Capelli e Cruciani (come anche Agnoli) hanno di fatto svolto un ruolo di supplenza in questi anni, hanno mostrato come si possa conservare e trasmettere il senso del pubblico, hanno usato i contributi degli attori privati sempre nell’ottiva di una funzione pubblica, hanno cercato di capire come trovare nuove modalità di finanziamento partecipato. Si sono fatte un mazzo encomiabile. Non è per me un valore positivo in sé svolgere una supplenza rispetto alla politica: Capelli e Cruciani sanno fare benissimo il loro mestiere – l’editore e la regista – ma hanno compreso che, in una fase di crisi, non ci si può limitare all’eccellenza nell’impegno professionale: occorre invece provare a riformare le condizioni di sistema, dato che la produzione teatrale o la produzione libraria si sono modificate profondamente negli ultimi anni.
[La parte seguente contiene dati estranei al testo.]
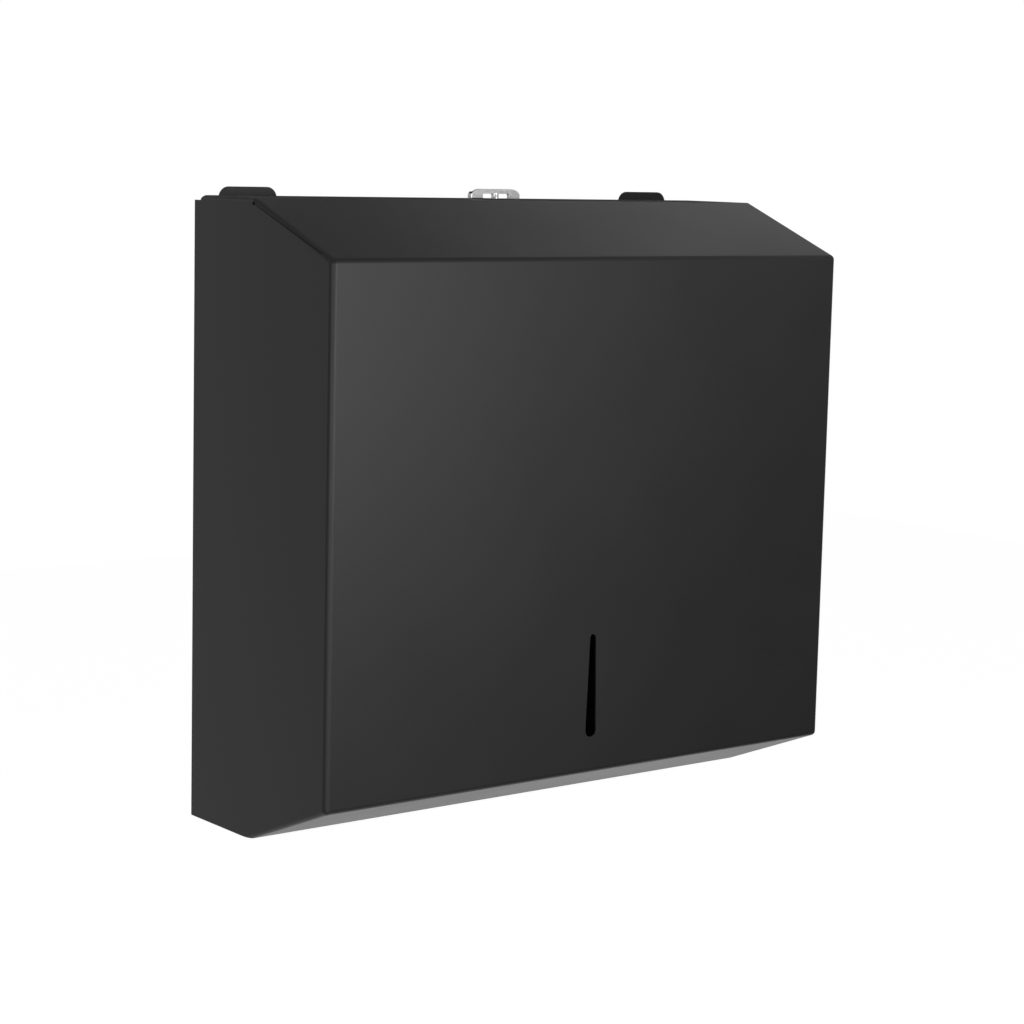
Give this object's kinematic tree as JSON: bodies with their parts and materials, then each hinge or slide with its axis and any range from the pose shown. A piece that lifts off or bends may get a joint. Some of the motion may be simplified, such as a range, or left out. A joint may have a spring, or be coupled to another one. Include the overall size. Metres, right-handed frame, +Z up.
{
  "type": "folded paper towel dispenser",
  "caption": "Wall-mounted sheet-metal dispenser for folded paper towels: sloped hinged cover with a sight slot, quarter-turn latch wing on top, inner towel tray with an open throat below.",
  "frame": {"origin": "centre of the four wall holes, in the wall plane, which is the rear face of the back plate", "axes": "+X along the wall to the right of someone facing the dispenser, +Y into the wall, +Z up; the cover's front faces -Y"},
  "size_m": [0.28, 0.108, 0.2766],
  "materials": {
    "black_powder_coat": "matte black powder coat with a very fine texture, on steel sheet",
    "bright_chrome": "bright nickel and chrome plate, lightly brushed",
    "zinc_plated_steel": "clear zinc plating, satin",
    "natural_nylon": "moulded, matte",
    "buffer_rubber": "matte black",
    "rivet_aluminium": "plain, satin"
  },
  "bodies": {
    "wall_frame": {"back_plate": "black_powder_coat", "left_hinge_bush": "natural_nylon", "right_hinge_bush": "natural_nylon", "towel_tray": "black_powder_coat", "tray_rivets": "rivet_aluminium", "left_towel_guide": "black_powder_coat", "right_towel_guide": "black_powder_coat", "guide_rivets": "rivet_aluminium", "latch_keeper": "black_powder_coat", "keeper_rivets": "rivet_aluminium", "cover_buffers": "buffer_rubber"},
    "cover": {"front_cover": "black_powder_coat", "left_hinge_stud": "zinc_plated_steel", "right_hinge_stud": "zinc_plated_steel", "left_retaining_ring": "zinc_plated_steel", "right_retaining_ring": "zinc_plated_steel", "left_stop_pin": "zinc_plated_steel", "right_stop_pin": "zinc_plated_steel", "lock_bushing": "black_powder_coat", "lock_washer": "zinc_plated_steel", "lock_nut": "zinc_plated_steel"},
    "latch": {"latch_spindle": "bright_chrome", "latch_wing": "bright_chrome", "wing_pin": "bright_chrome", "latch_cam": "zinc_plated_steel", "cam_washer": "zinc_plated_steel", "cam_screw": "zinc_plated_steel"}
  },
  "joints": [
    {"name": "cover_hinge", "type": "hinge", "parent": "wall_frame", "child": "cover", "pos_m": [0, -0.014, -0.129], "axis": [1, 0, 0], "range_deg": [0, 80]},
    {"name": "latch_turn", "type": "hinge", "parent": "cover", "child": "latch", "pos_m": [0, -0.03, 0.136], "axis": [0, 0, -1], "range_deg": [0, 90]}
  ]
}
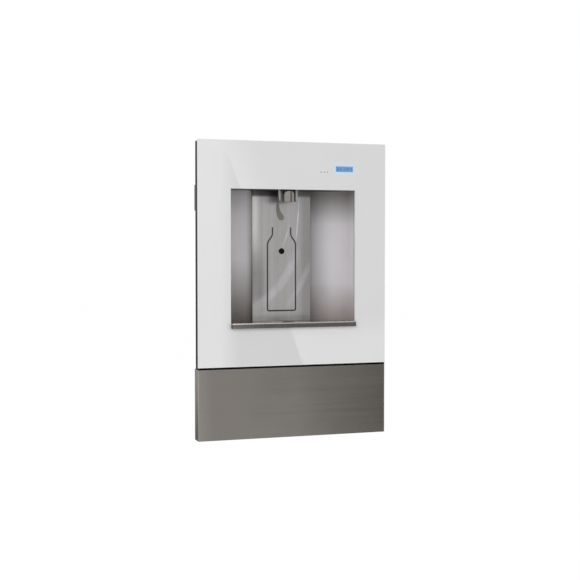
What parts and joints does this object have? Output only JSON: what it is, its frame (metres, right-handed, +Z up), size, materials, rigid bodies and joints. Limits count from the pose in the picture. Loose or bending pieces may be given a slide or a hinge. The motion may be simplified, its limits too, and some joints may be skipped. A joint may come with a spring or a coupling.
{
  "type": "bottle filling station",
  "caption": "Recessed wall bottle filling station with a glass front, curved steel alcove, touchless nozzle, drip tray with drain and a filter bay behind a pull-off steel panel.",
  "frame": {"origin": "centre of the wall box's flat back face", "axes": "+X to the right seen from the front, +Y into the wall, +Z up; the front faces -Y"},
  "size_m": [0.386, 0.122, 0.578],
  "materials": {
    "white_glass": "white glass painted behind, polished, with a ground bevel",
    "alcove_steel": "fine vertical brushing, softly reflecting",
    "panel_steel": "dark stainless steel, horizontal brushing",
    "tray_steel": "satin",
    "galvanised": "galvanised sheet with spangle",
    "black_plastic": "moulded, fine grain",
    "white_plastic": "moulded, semi-gloss",
    "filter_white": "moulded, glossy",
    "blue_plastic": "moulded, semi-gloss",
    "chrome": "polished",
    "brass": "machined",
    "rubber": "matte",
    "tubing": "milky polyethylene",
    "sensor_black": "infrared window, glossy",
    "enamel": "dark enamel in the groove",
    "display": "clear window lit from behind",
    "indicator": "clear window, smoky when off",
    "circuit_board": "solder mask",
    "spring_steel": "drawn wire",
    "zinc_steel": "zinc plated"
  },
  "bodies": {
    "station": {"box_back": "galvanised", "box_sides": "galvanised", "box_ends": "galvanised", "stud_brackets": "galvanised", "bezel_frame": "black_plastic", "frame_screws": "zinc_steel", "glass_tape": "rubber", "glass_panel": "white_glass", "display_window": "display", "status_windows": "indicator", "display_module": "black_plastic", "status_light_pipes": "indicator", "control_board": "circuit_board", "control_case": "black_plastic", "liner_gasket": "rubber", "liner_screws": "zinc_steel", "alcove_wall_left": "alcove_steel", "alcove_wall_right": "alcove_steel", "alcove_ceiling": "alcove_steel", "back_plate": "alcove_steel", "bottle_outline": "enamel", "sensor_lens": "sensor_black", "sensor_module": "black_plastic", "nozzle_body": "chrome", "nozzle_insert": "black_plastic", "nozzle_nut": "brass", "nozzle_shroud": "sensor_black", "drip_basin": "black_plastic", "service_nuts": "white_plastic", "drain_hose": "rubber", "drain_outlet": "white_plastic", "inlet_fitting": "brass", "shutoff_body": "brass", "filter_tubes": "tubing", "filter_bracket": "galvanised", "filter_head": "white_plastic", "filter_cradle": "black_plastic", "bracket_screws": "zinc_steel", "valve_bracket": "galvanised", "solenoid_body": "white_plastic", "solenoid_guide": "zinc_steel", "plunger_spring": "spring_steel", "solenoid_coil": "black_plastic", "nozzle_feed_tube": "tubing", "tube_nuts": "white_plastic", "power_supply": "black_plastic", "wiring": "rubber", "reset_housing": "white_plastic", "reset_spring": "spring_steel", "panel_catches": "black_plastic", "panel_magnets": "chrome"},
    "access_panel": {"access_panel": "panel_steel", "strike_plates": "zinc_steel"},
    "drip_tray": {"drip_tray": "tray_steel"},
    "drain_strainer": {"drain_strainer": "black_plastic"},
    "shutoff_lever": {"shutoff_lever": "blue_plastic"},
    "filter_cartridge": {"filter_cartridge": "filter_white", "filter_orings": "rubber"},
    "solenoid_plunger": {"solenoid_plunger": "zinc_steel"},
    "reset_button": {"reset_button": "blue_plastic"}
  },
  "joints": [
    {"name": "access_panel_pull", "type": "slide", "parent": "station", "child": "access_panel", "axis": [0, -1, 0], "range_m": [0, 0.12]},
    {"name": "tray_pull", "type": "slide", "parent": "station", "child": "drip_tray", "axis": [0, -1, 0], "range_m": [0, 0.1]},
    {"name": "strainer_lift", "type": "slide", "parent": "drip_tray", "child": "drain_strainer", "axis": [0, 0, 1], "range_m": [0, 0.03]},
    {"name": "shutoff_turn", "type": "hinge", "parent": "station", "child": "shutoff_lever", "pos_m": [-0.08, -0.06, -0.248], "axis": [0, 1, 0], "range_deg": [0, 90]},
    {"name": "filter_turn", "type": "hinge", "parent": "station", "child": "filter_cartridge", "pos_m": [0, -0.044, -0.194], "axis": [1, 0, 0], "range_deg": [0, 90]},
    {"name": "plunger_lift", "type": "slide", "parent": "station", "child": "solenoid_plunger", "axis": [0, 0, 1], "range_m": [0, 0.002], "stiffness_N_per_m": 400, "deforming": ["plunger_spring"]},
    {"name": "reset_press", "type": "slide", "parent": "station", "child": "reset_button", "axis": [0, 1, 0], "range_m": [0, 0.0015], "stiffness_N_per_m": 800, "deforming": ["reset_spring"]}
  ]
}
Sono proposte quelle che ho provato a fare, che – più che i tre nomi in sé – indicano delle caratteristiche, un metodo, e soprattutto un’aspettativa. Che la politica accompagni i processi virtuosi, e non li eterodiriga. Un assessore alla cultura deve soprenderci, inventare quello che non c’è. Non è detto che non debba essere un non politico a rivestire il ruolo di assessore: ce ne sono – anche a Roma (Andrea Valeri, per esempio nel primo municipio) di amministratori locali, di funzionari che riescono ad avere insieme capacità gestionale e inventiva, rapidità nel governare la macchina amministrativa e visione. Sarebbe bello anche che Marino, che si fa vanto di un nuovo modo di fare politico, rendesse trasparenti i criteri dei suoi processi decisionali. Non si tratta di azzeccare il nome, ma di capire quali sono i desideri che esprime una città.